Before clicking calculate, check the settings at the top. There are three grade scales available: the 4.0 scale which is standard in the US and most Pakistani and Indian private universities, the 5.0 scale used in some institutions, and the 10.0 scale which is common in Indian engineering colleges and some other universities. If you pick the wrong scale your results will be completely off, so make sure this matches your university system.

Once you click Calculate CGPA, the results appear instantly. You get your cumulative GPA, your equivalent percentage, total credit hours completed, and the number of semesters entered. Below that, there is a visual progress ring showing your academic standing, a bar chart comparing GPAs across semesters, a trend line showing whether your performance is going up or down over time, and a detailed semester table with each semester broken down individually.

The Part Most Students Overlook: Credit Hours Matter More Than You Think

Here is a situation many students face. Say you had a weak first year with a 2.6 GPA each semester. Then in your third year you start performing really well, scoring 3.7 and 3.8 each semester. You feel like your CGPA should be climbing fast. But it is moving slowly and that can be frustrating.

The reason is those early semesters are already locked into your CGPA with full weight. Every credit hour you completed in year one counts just as much as credit hours in year three. So lifting a CGPA that had a slow start takes consistent high performance over multiple semesters, not just one good result.

This calculator helps you see that clearly. Enter your full academic history and look at the semester table. It shows grade points per semester and each semester’s contribution to your total. You can immediately see which semesters are pulling your CGPA down the most.

Planning Ahead With the Prediction Tab

This is where the calculator goes beyond a simple CGPA tool.

The Target CGPA Planner lets you set a goal. Say your current CGPA is 3.1, you have completed 80 credit hours, your target is 3.5, and you have 40 credit hours remaining. The calculator tells you exactly what GPA you need to average in those remaining credits to reach 3.5. If it is achievable, you see the required GPA. If it is mathematically not possible within your remaining credits, the calculator tells you that clearly instead of giving you false hope.

The Next Semester Predictor works differently. You enter your current CGPA, total credits completed, your expected GPA for the upcoming semester, and how many credits that semester will carry. The calculator shows your predicted new CGPA after that semester and also generates a full scenario grid showing what your CGPA would look like at every possible GPA from your highest scale down to 1.0. This is useful when you are deciding how much effort a particular semester needs to hit a specific target.

GPA to Percentage: Which Formula Applies to You

Different institutions and countries use different conversion formulas, and this causes real confusion when students need to submit applications or compare results internationally.

The conversion tab handles this directly. You enter your GPA, select your scale, and choose a formula. The standard formula multiplies by 25 and is widely used for 4.0 scale results. The India standard formula multiplies by 9.5 and is specifically used in many Indian universities including those under CBCS. There is also a custom multiplier option for universities that use their own internal conversion factor.

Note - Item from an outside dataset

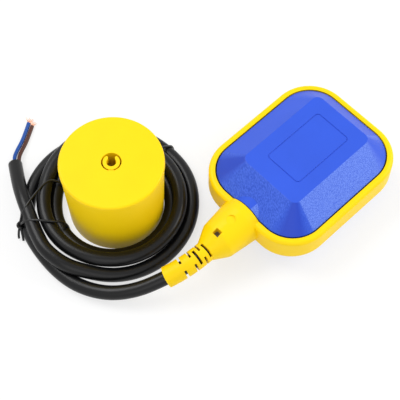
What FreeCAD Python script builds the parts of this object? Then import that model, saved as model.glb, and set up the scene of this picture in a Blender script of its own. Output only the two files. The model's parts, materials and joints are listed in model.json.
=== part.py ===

The tab also includes a full reference table covering every common GPA point from 4.0 down to 0.0 with the matching percentage range and letter grade. If you ever need to quickly check where a specific GPA stands, it is all there without any calculation needed.

Reading the Results Properly

After calculating, the academic standing section shows you more than just a number. It uses recognized Latin classifications. Summa Cum Laude means you are at the very top, typically above 92.5 percent of your maximum scale. Magna Cum Laude is excellent, above 87.5 percent. Cum Laude is strong performance. Below that it shows Good Standing, Satisfactory, or Needs Improvement depending on where your CGPA lands.

The bar chart and trend line are useful for spotting patterns. If your bars are consistently going up, your study habits are working. If there is a dip in the middle and a recovery, that shows in the trend line clearly. The semester with the highest GPA and the semester with the lowest GPA are both highlighted separately so you can compare them directly.

The Report tab pulls everything together into a printable format. It includes your full CGPA, percentage, academic standing, and the complete semester breakdown in a clean table. You can print it or save it as a PDF directly from the browser.

Conclusion

This CGPA calculator is genuinely useful for students who want clarity about where they stand academically and where they can realistically go. Whether you are a first-year student trying to understand how GPA works, a final-year student planning your last few semesters, or someone preparing an academic application, the tool covers what you need without unnecessary steps. Enter your semesters, pick your scale, and let the calculator do the rest.